Now, let’s say that we have a church with 200 families or 506 people. Statistically, we find a 200-person church has two full-time ministerial staff. A 500-person church has four. Giving all other overhead (building, etc.) remaining constant, we find the following:

                                   Tithers                   Non-Tithers   Total
% of Families                20%                  80%                  100%
# Families                      40                     160                    200
Giving of Income         10%                  0.6%                 2.5%
Total Income                $226,416          $ 56,604           $283,020
Resources Used           $ 56,604           $226,416          $283,020

# Persons                      101                    404                   506
# Staff                            1                        3                        4

I don’t have statistics to break it down further than that; but giving my background as a banker, I would say these numbers are reasonable. The conclusion? The math is clear. The few pick up the tab for the vast majority.

The question is whether or not this is a good thing. After all, the message of God is being delivered to more people, and it makes sense that the few should want to spend their money on this type of “mission” field. Right? Well, there is such a thing as being wise with our money. The Parable of the Talents should make this clear to us (Matthew 25:14-30). Is the minority spending God’s money wisely on the majority that attend church?

Keep in mind that income disparities of members have been eliminated by the use of median income. So, we’re talking apples to apples here. The big question is whether the gospel is making any difference in the lives of the congregation. There are several ways we can examine this, but I don’t see how we can exclude tithing as one of them. Besides, it’s the one that is easily measurable. Is the congregation open to God’s instruction on tithing? Are they willing to obey God so that they open up their wallets? Are we even teaching them this principle?

Matthew 6:31-33 Therefore do not be anxious, saying, ‘What shall we eat?’ or ‘What shall we drink?’ or ‘What shall we wear?’ For the Gentiles seek after all these things, and your heavenly Father knows that you need them all. But seek first the kingdom of God and his righteousness, and all these things will be added to you.

Malachi 3:8-12 Will man rob God? Yet you are robbing me. But you say, ‘How have we robbed you?’ In your tithes and contributions. You are cursed with a curse, for you are robbing me, the whole nation of you. Bring the full tithe into my house. And thereby put me to the test, says the Lord of hosts, if I will not open the windows of heaven for you and pour down for you a blessing until there is no more need. I will rebuke the devourer for you, so that it will not destroy the fruits of your soil, and your vine in the field shall not fail to bear, says the Lord of hosts. Then all the nations will call you blessed, for you will be a land of delight, says the Lord of hosts.

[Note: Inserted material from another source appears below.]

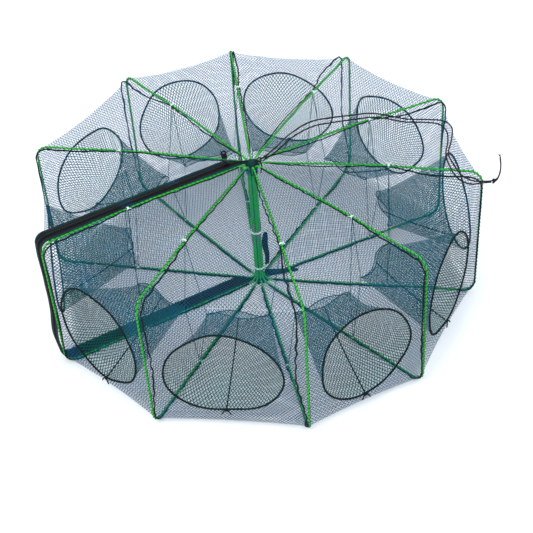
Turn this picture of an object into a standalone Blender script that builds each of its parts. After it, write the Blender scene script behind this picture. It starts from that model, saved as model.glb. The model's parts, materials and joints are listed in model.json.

This isn’t a soft lesson that Jesus has given to us. It is a very serious lesson with hard, hard consequences for disobeying God with our money. Can you see this? And we wonder why the USA is now called Post-Christian!

Could it be that we really haven’t drilled this lesson home? I think the problem would take care of itself if we did that, if we followed Jesus’ own example right after he fed the five thousand and his proclamation that he is the bread of life.

John 6:26 Jesus answered them, “Truly, truly, I say to you, you are seeking me not because you saw signs, but because you ate your fill of the loaves.

v. 60-61 When many of his disciples heard it, they said, “This is a hard saying; who can listen to it?” But Jesus, knowing in himself that his disciples were grumbling about this, said to them, “Do you take offense at this?”

v. 66-67 After this many of his disciples turned back and no longer walked with him. So Jesus said to the Twelve, “Do you want to go away as well?”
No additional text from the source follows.